Stephen Bornstein grew up in New York City and lived the last 30 years in Miami before moving recently to Central Texas. He studied art at The School of Visual Arts in NYC and is a graduate of Pratt Institute in Brooklyn. Mr Bornstein has had his own Industrial design firm for 45 years working for various multinational firms throughout North and South America. His commercial illustrations have also appeared in many national magazines. The lost wax sculptures displayed in this exhibit are artworks created over the last decade.
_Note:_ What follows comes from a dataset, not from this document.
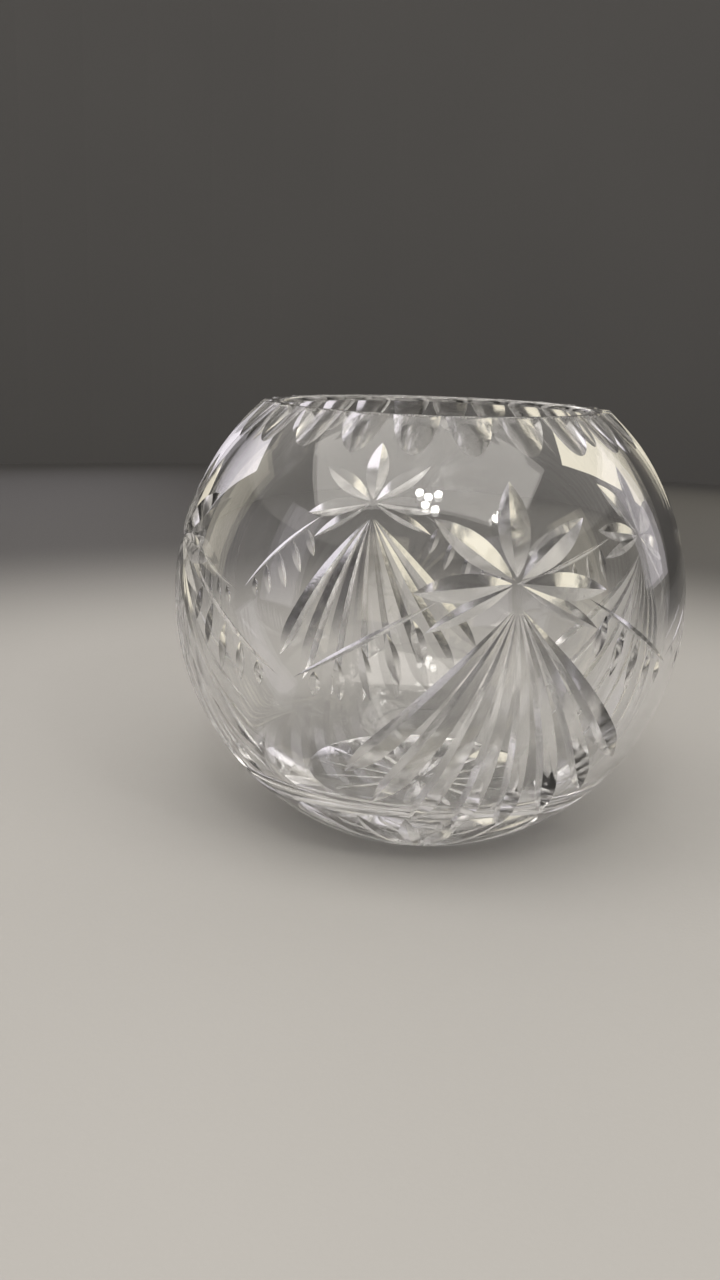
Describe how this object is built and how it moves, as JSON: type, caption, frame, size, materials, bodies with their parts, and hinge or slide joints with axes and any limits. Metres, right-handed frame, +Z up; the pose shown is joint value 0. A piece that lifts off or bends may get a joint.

The Artist strives to evoke in his sculptures the masterpieces that we have inherited from antiquity. Bornstein tries to emulate the craftsmanship of ancient artisans, whose skills were treasured by their powerful patrons. Pharaohs, emperors, kings and priests. who used art to adorn their palaces, their bodies, and their tombs, such as figurines made from precious materials and possessing magical powers. Utilizing the same themes, techniques, and elements, Bornstein's pieces evoke other eras.
In particular, it brings back to life a period in which mysticism and spirituality were both associated with art. In this period gods and mortals became thematic elements. Art from this era, crafted in gold, silver, bronze and precious gems was designed to last millennia.
Beginning as a starting point, with some of humankind's most revered antiquities, Bornstein interpreted several historic masterpieces (both from 2-D and 3-D originals) to create works that a pharaoh would have displayed in his own residence or used as personal adornment.
Analyzing the commonality of human symbolism and their ancestry, Bornstein uncovered with amazement a continuity of all religious symbolism from the ancient to the modern. Through deduction, Bornstein recognizes a psychological thread running through much of humankind's artistic endeavors, with which he creates new and original images evoking the ancient past as well as those rooted in his own life's experiences
During the mid-1990's, Bornstein embarked on a multi-year effort to focus on reinterpreting historic pieces found in leading museums around the world. This journey took him through both time and space to sculpt a series that creates an intrinsically woven time-line of the entire modern historic period.
In an effort to integrate nature's inherent creativity as well as the artist's, Bornstein harmoniously combines his pieces with agates and highly polished crystal surfaces. Adding diamonds into the figurine's eyes imparts a life-like quality to the work. By harnessing the power of electro-magnetism, Bornstein literally turns bronze castings into gold and platinum. The fusion that he creates produces bonds between metals that will last as long as the Earth itself.
As a new citizen of Texas, Bornstein has become strongly influenced by regional images for his newest work. A chance encounter with a rattlesnake lead him to create a series of sculptures combining the reality of nature and mythical Aztec motifs.
Bornstein while living in Austin has been inspired to recreate the historic longhorn steer as both a revered local deity and the Hebrew's legendary golden calf.
Bornstein was a a close friend of "the beat Poet" Allen Ginsberg and recently completed a series of portraits on display here from photos he took of the poet over 40 years.